Again, I don’t think you’re saying anything that’s wrong, it’s just that the ability of many people to save money has been restricted, often by circumstances outside of their control. Are there people who are just irresponsible with money now, of course, just that isn’t probably the primary driving factor in lack of savings.
That was me in 1997.
Most likely this is true. All the luck in the world will not save you (not you @Mindysan33… you in general) if you live in a place like DC or Detroit, where unemployment ragest the hardest in the country. If there are no jobs, a PhD won’t save you. You’ll have to move away, or take a lower employment level.
https://www.bls.gov/web/laus/laumstrk.htm
And if you are like the vast majority of the country, you do not have a bachelor’s level degree:
(report on educational attainment in the USA, as of 2015)
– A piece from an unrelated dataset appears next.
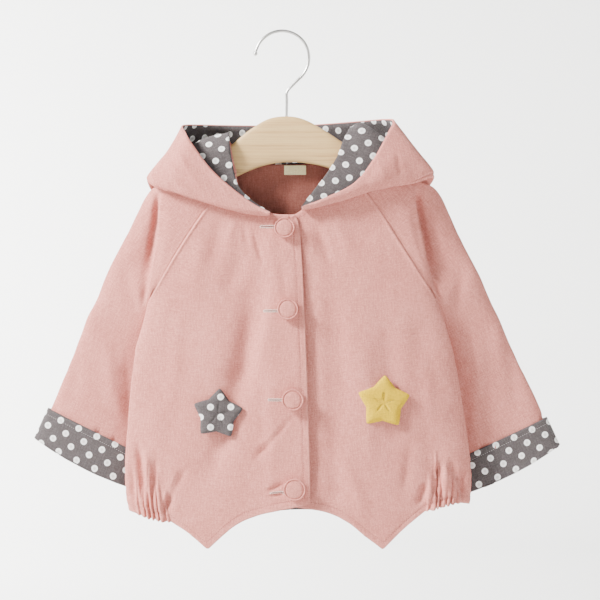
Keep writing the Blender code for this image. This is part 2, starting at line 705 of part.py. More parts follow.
def star_reach(angle, turn):
    # distance from the centre to the outline, as a share of the tip's
    fifth = 2.0 * math.pi / 5.0
    off = (angle - math.radians(90.0 + turn) + fifth / 2) % fifth - fifth / 2
    share = abs(off) / (fifth / 2)
    inner = STAR_VALLEY
    straight = inner * math.sin(fifth / 2) / (
        math.sin(abs(off)) * (1.0 - inner * math.cos(fifth / 2))
        + math.cos(abs(off)) * inner * math.sin(fifth / 2)
    )
    return min(straight, 0.97 - 0.1 * share)


def make_star(name, star, surface, finish, collection):
    mesh = bmesh.new()
    bmesh.ops.create_uvsphere(mesh, u_segments=40, v_segments=8, radius=1.0)
    for vert in mesh.verts:
        around = math.atan2(vert.co.y, vert.co.x)
        spread = math.hypot(vert.co.x, vert.co.y)
        reach = star.tip * star_reach(around, star.turn) * min(spread, 1.0)
        x = star.x + reach * math.cos(around)
        z = star.z + reach * math.sin(around)
        base = surface(x, z) - CLOTH / 2 - star.seat
        rise = STAR_PUFF * max(vert.co.z, 0.0) ** 0.7
        edge = 1.0 + 0.6 * vert.co.z if vert.co.z < 0.0 else 1.0
        vert.co = Vector((x, base - edge - rise, z))
    bmesh.ops.recalc_face_normals(mesh, faces=mesh.faces)
    for vert in mesh.verts:
        vert.co *= MM
    data = bpy.data.meshes.new(name)
    mesh.to_mesh(data)
    mesh.free()
    data.shade_smooth()
    return add_object(name, data, collection, finish)


def make_button(index, button, collection):
    # a covered button: flat back, rolled rim and domed face, turned about its axis
    radius = button.diameter / 2
    profile = (
        (0.0, 0.0), (radius * 0.86, 0.0), (radius, 1.6), (radius, 3.4),
        (radius * 0.9, 5.0), (radius * 0.6, 6.3), (0.0, BUTTON_HEIGHT),
    )
    data = bpy.data.meshes.new(f"button_{index}")
    mesh = bmesh.new()
    verts = [mesh.verts.new((r * MM, 0.0, h * MM)) for r, h in profile[::-1]]
    for a, b in zip(verts, verts[1:]):
        mesh.edges.new((a, b))
    mesh.to_mesh(data)
    mesh.free()
    item = add_object(f"button_{index}", data, collection, (PINK, 0.8))
    turned = item.modifiers.new("turned", "SCREW")
    turned.steps = turned.render_steps = BUTTON_SIDES
    turned.use_merge_vertices = True
    turned.merge_threshold = 0.00005
    slope = (lap_y(button.x, button.z + 8) - lap_y(button.x, button.z - 8)) / 16
    seat = lap_y(button.x, button.z) - CLOTH / 2 - SEAM
    item.rotation_euler = (math.pi / 2 - math.atan(slope), 0.0, 0.0)
    item.location = Vector((button.x, seat, button.z)) * MM
    return item


def make_wood(collection):
    mesh = bmesh.new()
    bmesh.ops.create_cone(
        mesh, cap_ends=True, segments=12, radius1=1.0, radius2=1.0, depth=1.0
    )
    upright = [e for e in mesh.edges if abs(e.verts[0].co.z - e.verts[1].co.z) > 0.5]
    cuts = 2 * (len(ARMS) - 1) - 1
    bmesh.ops.subdivide_edges(mesh, edges=upright, cuts=cuts)
    for vert in mesh.verts:
        arm = along([tuple(a) for a in ARMS], min(max(vert.co.z + 0.5, 0.0), 1.0))
        x, top, bottom, half = arm
        angle = math.atan2(vert.co.y, vert.co.x)
        up = math.copysign(abs(math.sin(angle)) ** 0.75, math.sin(angle))
        side = math.copysign(abs(math.cos(angle)) ** 0.45, math.cos(angle))
        vert.co = Vector((x, half * side, (top + bottom) / 2 + (top - bottom) / 2 * up)) * MM
    data = bpy.data.meshes.new("hanger_wood")
    mesh.to_mesh(data)
    mesh.free()
    data.shade_smooth()
    return add_object("hanger_wood", data, collection, (BEECH, 0.45))


def make_hook(collection):
    curve = bpy.data.curves.new("hanger_hook", "CURVE")
    curve.dimensions = "3D"
    curve.bevel_depth = WIRE * MM
    curve.bevel_resolution = 2
    curve.use_fill_caps = True
    centre = Vector(HOOK_CENTRE)
    turns = 16
    points = []
    for step in range(turns + 1):
        angle = math.radians(mix(HOOK_START, HOOK_END, step / turns))
        points.append(centre + HOOK_RADIUS * Vector((math.cos(angle), math.sin(angle))))
    points.append(Vector(STEM_BEND) + Vector((4.0, 6.0)))
    points.append(Vector(STEM_BEND))
    points.append(Vector((STEM_BEND[0], -74.0)))
    points.append(Vector((CENTRE_X, STEM_FOOT)))
    line = curve.splines.new("POLY")
    line.points.add(len(points) - 1)
    for place, point in zip(line.points, points):
        place.co = (point.x * MM, 0.0, point.y * MM, 1.0)
    line.points[0].radius = 1.5
    return add_object("hanger_hook", curve, collection, (STEEL, 0.3, 1.0))


def build():
    clear_scene()
    collection = bpy.data.collections.new("windbreaker")
    bpy.context.scene.collection.children.link(collection)
    for side in ("right", "left"):
        make_front(side, collection)
        make_sleeve(side, "front", collection)
        make_sleeve(side, "back", collection)
        make_cuff(side, collection)
        make_hood(side, "shell", collection)
        make_hood(side, "lining", collection)
    make_back(collection)
    make_facing(collection)
    make_label(collection)
    make_star("star_grey", GREY_STAR, lap_y, (DOTTED, 0.85), collection)
    make_star("star_yellow", YELLOW_STAR, front_y, (YELLOW, 0.85), collection)
    for index, button in enumerate(BUTTONS, 1):
        make_button(index, button, collection)
    make_wood(collection)
    make_hook(collection)


build()
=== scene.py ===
import functools
import math
import random
from collections import namedtuple

import bmesh
import bpy
import numpy as np
from mathutils import Matrix, Vector, noise
from mathutils.bvhtree import BVHTree


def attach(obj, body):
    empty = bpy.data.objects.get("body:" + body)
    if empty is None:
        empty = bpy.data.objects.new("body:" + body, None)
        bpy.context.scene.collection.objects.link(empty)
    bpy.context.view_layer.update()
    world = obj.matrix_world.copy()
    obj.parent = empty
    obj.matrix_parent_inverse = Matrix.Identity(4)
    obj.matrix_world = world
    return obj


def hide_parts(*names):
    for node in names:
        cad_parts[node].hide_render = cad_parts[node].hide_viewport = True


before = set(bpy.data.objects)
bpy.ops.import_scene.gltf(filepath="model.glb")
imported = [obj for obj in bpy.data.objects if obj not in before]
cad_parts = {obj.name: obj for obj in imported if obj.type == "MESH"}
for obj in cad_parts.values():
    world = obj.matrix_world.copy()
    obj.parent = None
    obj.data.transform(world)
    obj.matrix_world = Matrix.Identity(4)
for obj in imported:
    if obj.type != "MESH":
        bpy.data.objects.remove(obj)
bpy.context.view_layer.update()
print("frame loaded:", len(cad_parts), "nodes")

mm = 0.001
surfaces = {}   # finished cloth, for stitches to be laid on
remembered = functools.lru_cache(None)

# Tables are in millimetres: x to the viewer's right, z up, from the inside of the hook.
# "Right" and "left" in names are the wearer's, so the right front lies at -x.
body = {
    "wall": 0.8,            # cloth as modelled here
    "lift": 0.35,           # its outer face over the middle of the solid's wall
    "sideSeam": 1.0,
    "lapLift": 2.4,         # top front over the lower one
    "lapStep": (-24.0, -9.0),
    "centre": 4.9,
    "raglanRows": 7,
    "bodyRows": 16,
    "waves": 7,             # gathers at each side of the hem
    "waveDepth": 6.0,
    "waveHeight": 62.0,
    "waveFrom": 0.04,
    "hemStitch": 7.6,       # over the hem's edge
    "lapStitch": 7.0,       # inside the lap's edge
}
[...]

Only 1/3 of the country has a bachelor’s or higher degree. So, that means many jobs are out of contention. You are looking mainly at the trades, which is not in itself a bad thing. The trades are not simply menial labor. They can be mind-intensive, requiring the equivalent of a PhD’s worth of skill and can be very lucrative… again IF those jobs are available in your area.
So, unless you start roving the country looking for work (next to impossible if you have already started a family), then you are stuck where you are and you have to deal with what is available.
Put all of this together: one might be smart and disciplined and saving pennies, but unless income is at a level above basic expenses, and your job offers a way to save for retirement, then you will never be able to save.
That’s the bottom line. I think there ARE internal factors, like who people are, that determines if they are amenable to saving money… but the external CONDITIONS set the stage for whether it’s even possible to save or not.